What is expected – Give the number of lines holding the string "this" and nothing more.

Data entries –
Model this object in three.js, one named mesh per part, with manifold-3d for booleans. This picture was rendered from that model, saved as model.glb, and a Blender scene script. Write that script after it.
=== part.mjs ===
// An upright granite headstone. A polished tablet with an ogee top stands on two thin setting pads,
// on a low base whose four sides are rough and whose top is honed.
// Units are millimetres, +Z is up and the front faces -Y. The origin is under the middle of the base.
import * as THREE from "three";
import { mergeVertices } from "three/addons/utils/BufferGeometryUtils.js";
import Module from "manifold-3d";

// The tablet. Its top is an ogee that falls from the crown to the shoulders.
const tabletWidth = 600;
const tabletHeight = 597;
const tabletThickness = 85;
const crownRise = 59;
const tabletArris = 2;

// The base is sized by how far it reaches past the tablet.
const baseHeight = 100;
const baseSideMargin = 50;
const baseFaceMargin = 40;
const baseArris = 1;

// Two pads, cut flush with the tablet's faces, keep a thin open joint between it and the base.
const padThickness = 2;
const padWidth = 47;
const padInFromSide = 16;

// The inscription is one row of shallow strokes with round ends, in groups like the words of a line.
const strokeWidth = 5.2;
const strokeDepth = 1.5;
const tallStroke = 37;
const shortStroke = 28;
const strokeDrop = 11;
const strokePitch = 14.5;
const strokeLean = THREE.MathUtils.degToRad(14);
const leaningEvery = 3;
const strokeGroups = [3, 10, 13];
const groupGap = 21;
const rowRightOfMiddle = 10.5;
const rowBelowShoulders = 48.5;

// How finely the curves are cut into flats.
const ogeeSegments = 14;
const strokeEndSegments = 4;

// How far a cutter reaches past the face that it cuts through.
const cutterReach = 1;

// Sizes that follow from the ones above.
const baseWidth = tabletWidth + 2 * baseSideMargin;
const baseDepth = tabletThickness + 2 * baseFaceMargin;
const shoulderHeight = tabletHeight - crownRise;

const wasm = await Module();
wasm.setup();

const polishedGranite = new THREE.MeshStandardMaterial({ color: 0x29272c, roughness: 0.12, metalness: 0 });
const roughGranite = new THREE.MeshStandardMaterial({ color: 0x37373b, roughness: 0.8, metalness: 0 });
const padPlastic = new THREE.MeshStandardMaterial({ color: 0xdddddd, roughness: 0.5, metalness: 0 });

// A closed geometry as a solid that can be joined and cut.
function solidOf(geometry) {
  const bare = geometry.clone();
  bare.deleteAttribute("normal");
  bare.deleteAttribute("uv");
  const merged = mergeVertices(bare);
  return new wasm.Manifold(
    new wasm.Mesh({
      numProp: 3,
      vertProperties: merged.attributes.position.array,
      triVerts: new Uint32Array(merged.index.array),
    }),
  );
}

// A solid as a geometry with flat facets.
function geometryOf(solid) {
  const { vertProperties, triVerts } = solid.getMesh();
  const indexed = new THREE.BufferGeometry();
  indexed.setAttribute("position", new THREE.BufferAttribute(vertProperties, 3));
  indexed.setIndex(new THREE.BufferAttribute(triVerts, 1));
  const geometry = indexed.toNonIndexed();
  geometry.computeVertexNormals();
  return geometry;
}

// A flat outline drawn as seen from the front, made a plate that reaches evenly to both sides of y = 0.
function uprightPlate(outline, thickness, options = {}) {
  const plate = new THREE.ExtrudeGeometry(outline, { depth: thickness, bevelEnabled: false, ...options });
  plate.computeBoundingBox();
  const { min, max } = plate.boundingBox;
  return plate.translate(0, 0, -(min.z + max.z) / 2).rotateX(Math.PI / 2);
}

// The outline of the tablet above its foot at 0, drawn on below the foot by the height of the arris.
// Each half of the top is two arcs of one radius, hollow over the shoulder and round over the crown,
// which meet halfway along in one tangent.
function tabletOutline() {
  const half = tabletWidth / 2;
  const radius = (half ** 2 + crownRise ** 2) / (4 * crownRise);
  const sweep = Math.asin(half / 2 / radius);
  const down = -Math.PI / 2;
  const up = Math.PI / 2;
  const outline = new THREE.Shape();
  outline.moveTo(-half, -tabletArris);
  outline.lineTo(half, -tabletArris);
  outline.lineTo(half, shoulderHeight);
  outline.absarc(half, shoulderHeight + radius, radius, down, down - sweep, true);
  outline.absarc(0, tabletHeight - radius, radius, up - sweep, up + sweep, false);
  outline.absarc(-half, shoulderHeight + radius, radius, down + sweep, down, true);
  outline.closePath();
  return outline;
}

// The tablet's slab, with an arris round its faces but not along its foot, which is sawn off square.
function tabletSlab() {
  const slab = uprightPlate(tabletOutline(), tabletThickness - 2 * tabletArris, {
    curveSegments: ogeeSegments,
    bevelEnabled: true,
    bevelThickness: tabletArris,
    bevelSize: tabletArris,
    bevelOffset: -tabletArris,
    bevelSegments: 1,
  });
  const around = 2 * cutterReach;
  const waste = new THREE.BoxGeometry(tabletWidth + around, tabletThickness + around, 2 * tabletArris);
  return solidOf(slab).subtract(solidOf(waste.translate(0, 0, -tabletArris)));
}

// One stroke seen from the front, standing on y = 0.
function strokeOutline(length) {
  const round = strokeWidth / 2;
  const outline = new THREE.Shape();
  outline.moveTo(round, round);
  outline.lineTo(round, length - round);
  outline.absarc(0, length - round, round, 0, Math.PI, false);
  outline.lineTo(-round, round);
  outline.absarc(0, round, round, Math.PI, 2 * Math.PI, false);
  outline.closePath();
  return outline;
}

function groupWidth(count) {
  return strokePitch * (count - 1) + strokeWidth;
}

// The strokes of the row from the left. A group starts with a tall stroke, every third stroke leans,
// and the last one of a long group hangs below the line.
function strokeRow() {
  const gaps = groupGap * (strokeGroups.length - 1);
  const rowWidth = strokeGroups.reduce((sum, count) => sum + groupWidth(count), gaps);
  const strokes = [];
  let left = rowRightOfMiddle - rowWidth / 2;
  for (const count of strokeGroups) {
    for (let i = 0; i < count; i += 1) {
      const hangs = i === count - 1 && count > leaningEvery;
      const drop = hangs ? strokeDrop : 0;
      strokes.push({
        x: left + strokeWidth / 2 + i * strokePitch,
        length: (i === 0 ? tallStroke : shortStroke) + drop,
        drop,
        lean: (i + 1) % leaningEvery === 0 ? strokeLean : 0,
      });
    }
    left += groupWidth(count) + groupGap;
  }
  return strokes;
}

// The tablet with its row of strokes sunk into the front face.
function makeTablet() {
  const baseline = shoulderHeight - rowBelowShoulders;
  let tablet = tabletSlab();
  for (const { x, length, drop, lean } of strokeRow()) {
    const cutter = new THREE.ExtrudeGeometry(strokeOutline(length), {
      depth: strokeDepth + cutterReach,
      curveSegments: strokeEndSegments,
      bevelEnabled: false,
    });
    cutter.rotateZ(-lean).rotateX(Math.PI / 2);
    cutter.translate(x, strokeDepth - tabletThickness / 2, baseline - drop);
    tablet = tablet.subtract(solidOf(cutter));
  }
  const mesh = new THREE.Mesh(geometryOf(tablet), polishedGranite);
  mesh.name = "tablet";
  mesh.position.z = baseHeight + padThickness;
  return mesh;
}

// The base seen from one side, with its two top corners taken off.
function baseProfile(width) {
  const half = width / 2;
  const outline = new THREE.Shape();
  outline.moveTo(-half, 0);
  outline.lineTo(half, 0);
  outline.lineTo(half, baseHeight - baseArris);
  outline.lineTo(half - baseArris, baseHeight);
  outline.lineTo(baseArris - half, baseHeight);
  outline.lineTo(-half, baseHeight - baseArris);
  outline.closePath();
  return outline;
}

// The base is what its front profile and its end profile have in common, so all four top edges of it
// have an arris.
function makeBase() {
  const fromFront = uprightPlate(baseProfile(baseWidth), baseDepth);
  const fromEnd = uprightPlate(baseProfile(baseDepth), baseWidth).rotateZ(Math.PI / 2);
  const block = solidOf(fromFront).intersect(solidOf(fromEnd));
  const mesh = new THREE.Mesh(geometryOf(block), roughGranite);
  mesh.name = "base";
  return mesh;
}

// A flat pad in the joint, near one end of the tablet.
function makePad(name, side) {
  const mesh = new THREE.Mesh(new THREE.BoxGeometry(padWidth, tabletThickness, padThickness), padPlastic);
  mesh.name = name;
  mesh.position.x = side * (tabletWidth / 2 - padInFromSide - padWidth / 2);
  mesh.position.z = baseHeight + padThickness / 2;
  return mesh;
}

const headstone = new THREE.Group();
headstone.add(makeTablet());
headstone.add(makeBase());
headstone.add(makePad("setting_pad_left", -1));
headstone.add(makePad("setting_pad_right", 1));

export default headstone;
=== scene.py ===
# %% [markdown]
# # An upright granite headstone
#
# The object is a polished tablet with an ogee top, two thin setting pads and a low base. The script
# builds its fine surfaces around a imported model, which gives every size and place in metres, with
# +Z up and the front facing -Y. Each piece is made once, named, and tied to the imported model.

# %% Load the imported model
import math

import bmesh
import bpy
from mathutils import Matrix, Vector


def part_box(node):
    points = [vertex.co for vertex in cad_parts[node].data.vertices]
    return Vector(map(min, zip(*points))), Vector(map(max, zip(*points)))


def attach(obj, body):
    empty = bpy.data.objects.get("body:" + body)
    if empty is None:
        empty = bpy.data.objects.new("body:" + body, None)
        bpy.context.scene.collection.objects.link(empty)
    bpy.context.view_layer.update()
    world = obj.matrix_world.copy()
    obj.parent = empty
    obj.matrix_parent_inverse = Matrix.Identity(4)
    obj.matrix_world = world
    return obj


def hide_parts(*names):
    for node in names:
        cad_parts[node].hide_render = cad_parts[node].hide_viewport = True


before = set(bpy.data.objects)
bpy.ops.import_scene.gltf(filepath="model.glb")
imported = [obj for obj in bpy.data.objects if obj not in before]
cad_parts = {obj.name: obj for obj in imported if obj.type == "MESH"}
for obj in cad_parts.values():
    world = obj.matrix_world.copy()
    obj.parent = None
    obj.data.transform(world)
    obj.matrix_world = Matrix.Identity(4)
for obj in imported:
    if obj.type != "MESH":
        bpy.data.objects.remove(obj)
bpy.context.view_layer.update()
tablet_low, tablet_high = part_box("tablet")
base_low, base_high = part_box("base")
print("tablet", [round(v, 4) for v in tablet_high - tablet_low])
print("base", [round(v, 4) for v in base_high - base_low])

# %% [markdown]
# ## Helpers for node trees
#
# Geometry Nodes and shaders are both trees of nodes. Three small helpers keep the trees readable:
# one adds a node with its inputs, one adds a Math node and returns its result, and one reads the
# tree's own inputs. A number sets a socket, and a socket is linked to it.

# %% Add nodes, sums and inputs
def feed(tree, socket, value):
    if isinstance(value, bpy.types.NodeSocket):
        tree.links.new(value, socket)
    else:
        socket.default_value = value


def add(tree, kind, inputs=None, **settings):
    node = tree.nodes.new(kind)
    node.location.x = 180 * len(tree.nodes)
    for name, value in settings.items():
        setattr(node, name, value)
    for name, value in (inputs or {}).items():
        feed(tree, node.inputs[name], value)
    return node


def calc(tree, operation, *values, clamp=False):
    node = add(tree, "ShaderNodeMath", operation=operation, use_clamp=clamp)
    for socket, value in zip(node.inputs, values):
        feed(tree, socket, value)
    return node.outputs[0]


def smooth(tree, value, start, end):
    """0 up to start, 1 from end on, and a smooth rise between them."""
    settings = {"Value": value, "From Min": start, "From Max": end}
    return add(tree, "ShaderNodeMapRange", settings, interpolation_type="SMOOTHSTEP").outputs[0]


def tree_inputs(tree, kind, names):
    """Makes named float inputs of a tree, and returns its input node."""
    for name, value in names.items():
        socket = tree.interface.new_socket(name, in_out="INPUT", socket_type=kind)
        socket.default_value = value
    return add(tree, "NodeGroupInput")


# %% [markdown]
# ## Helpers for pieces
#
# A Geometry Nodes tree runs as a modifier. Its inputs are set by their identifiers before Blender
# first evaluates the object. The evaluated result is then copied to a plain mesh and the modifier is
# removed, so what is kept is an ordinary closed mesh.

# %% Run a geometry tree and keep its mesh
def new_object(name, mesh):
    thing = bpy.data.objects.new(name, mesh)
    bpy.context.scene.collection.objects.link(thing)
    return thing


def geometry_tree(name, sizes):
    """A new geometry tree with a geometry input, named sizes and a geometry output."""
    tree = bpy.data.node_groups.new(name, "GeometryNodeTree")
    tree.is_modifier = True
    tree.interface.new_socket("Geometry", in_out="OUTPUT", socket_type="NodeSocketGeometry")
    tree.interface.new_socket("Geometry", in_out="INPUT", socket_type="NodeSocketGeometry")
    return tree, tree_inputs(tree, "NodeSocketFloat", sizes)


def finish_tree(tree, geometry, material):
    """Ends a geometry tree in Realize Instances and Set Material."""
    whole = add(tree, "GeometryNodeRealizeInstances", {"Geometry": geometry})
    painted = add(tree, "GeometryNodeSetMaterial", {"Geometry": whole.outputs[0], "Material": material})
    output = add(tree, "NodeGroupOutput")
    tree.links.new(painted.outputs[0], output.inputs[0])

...

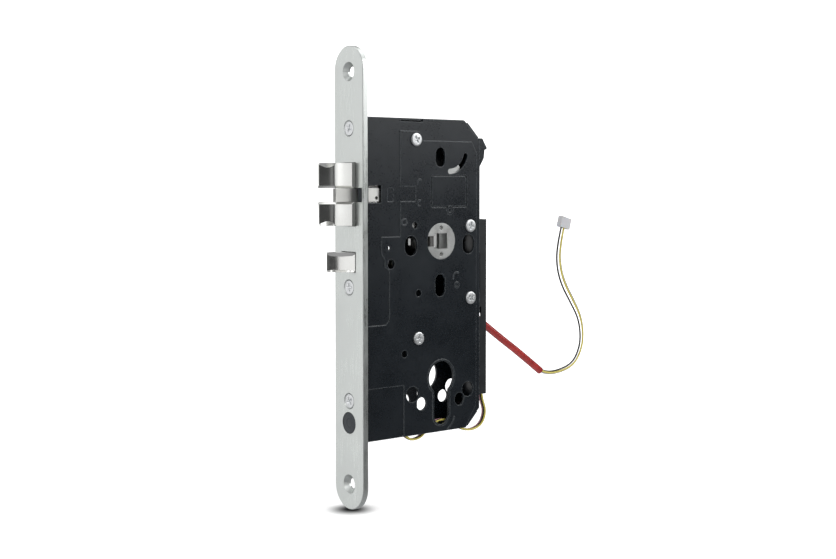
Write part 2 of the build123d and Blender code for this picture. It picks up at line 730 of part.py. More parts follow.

The response – 2